Section 5(1)(d) of the Immigration Act 1999 provides:

“Where an immigration officer or a member of the Garda Siochana, with reasonable cause suspects that a person against whom a deportation order is in force –

(d) intends to avoid removal from the State,

he or she may arrest him without warrant and detain him or her in a prescribed place.”

Section 3(1A) of the Immigration Act 1999 provides:

“A person the subject of a deportation order under this section may be detained in accordance with the provisions of this Act for the purpose of ensuring his or her deportation from the State.”

Under section 5(6)(a) of the 1999 Act, a person cannot be detained under the Act for a period or periods in exceeding eight weeks in aggregate.

Two questions arose:

  1. whether the arrest was lawful; and
  2. if it was, whether the continued detention was lawful.

Re 1., the arrest, the Court stated that the question of whether the relevant suspicion was justified was an objective one (Walshe v Fennessey [2005] IESC 51, [2005] 3 IR 51 followed). The Court found that the Gardai were entitled to act on the basis of the information supplied by the Liberian diplomat once the Applicant was given an opportunity to respond to this development.  The Court held that the arrest was lawful.  The Court noted, obiter, that perhaps no fair inference could have been drawn from other questions asked, e.g., re whether the Applicant could name former Liberian presidents, and noted the difficulty of attempting to prove or disprove identity regarding country specific geography, history or politics.

Re 2., the continued detention, the Court stated that the constitutionality of s. 3(1A) of the 1999 Act had been upheld by the Supreme Court on the basis of the existence of certain safeguards (Re Article 26 and the Illegal Immigrants (Trafficking) Bill 1999 [2000] 2 IR 360; Gutrani v Governor of Wheatfield Prison, Unreported, 19th February 1993 applied), and that detention under s. 5 must be for the purposes of effecting a deportation order, and it must be evident that the deportation can actually be effected within the eight week statutory period (BFO v Governor of Dochas Centre [2005] 2 IR 1 cited with approval).
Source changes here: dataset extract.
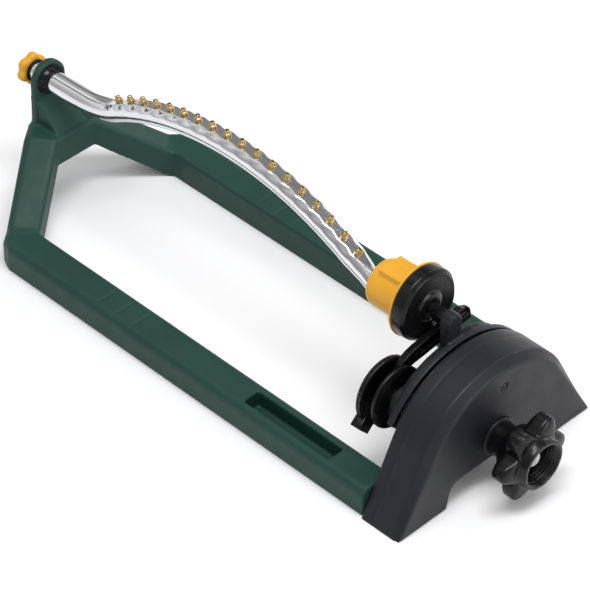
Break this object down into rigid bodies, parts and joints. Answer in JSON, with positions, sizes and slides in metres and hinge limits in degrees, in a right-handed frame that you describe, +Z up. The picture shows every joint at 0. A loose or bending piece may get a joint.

The Court said that the real question was whether there was any likelihood that the deportation could actually be effected within the remaining six weeks or so of the detention period. The Court found that this was unlikely because:

  • investigation of the Applicant’s true nationality would take time;
  • if it were established that the Applicant was a national of another country, it would be necessary for the Minister to consider the issue of refoulement afresh; and
  • there would be issues arising re organising a deportation flight.  The Court held that since it did not seem likely that there was any real prospect that the Applicant could be deported within the maximum detention period, his continued detention was unlawful.
  1. The question of whether a suspicion that a person intends to evade deportation, so as to allow for that person’s detention, is justified under s. 5(1) (d) of the Immigration Act 1999 is an objective one.
  2. Detention of a person (against whom a deportation order has been made) under s. 5 of the Illegal Immigrations Act 1999 must be for the purposes of effecting a deportation order, and it must be evident that the deportation can actually be effected within the eight week statutory period.
  3. Matters relevant to whether there is any likelihood that deportation can be effected within the maximum detention period are:
    whether there is an investigation of an Applicant’s nationality;
      whether it would be necessary for the Minister to consider the issue of refoulement afresh; and
        practicalities re organising deportation.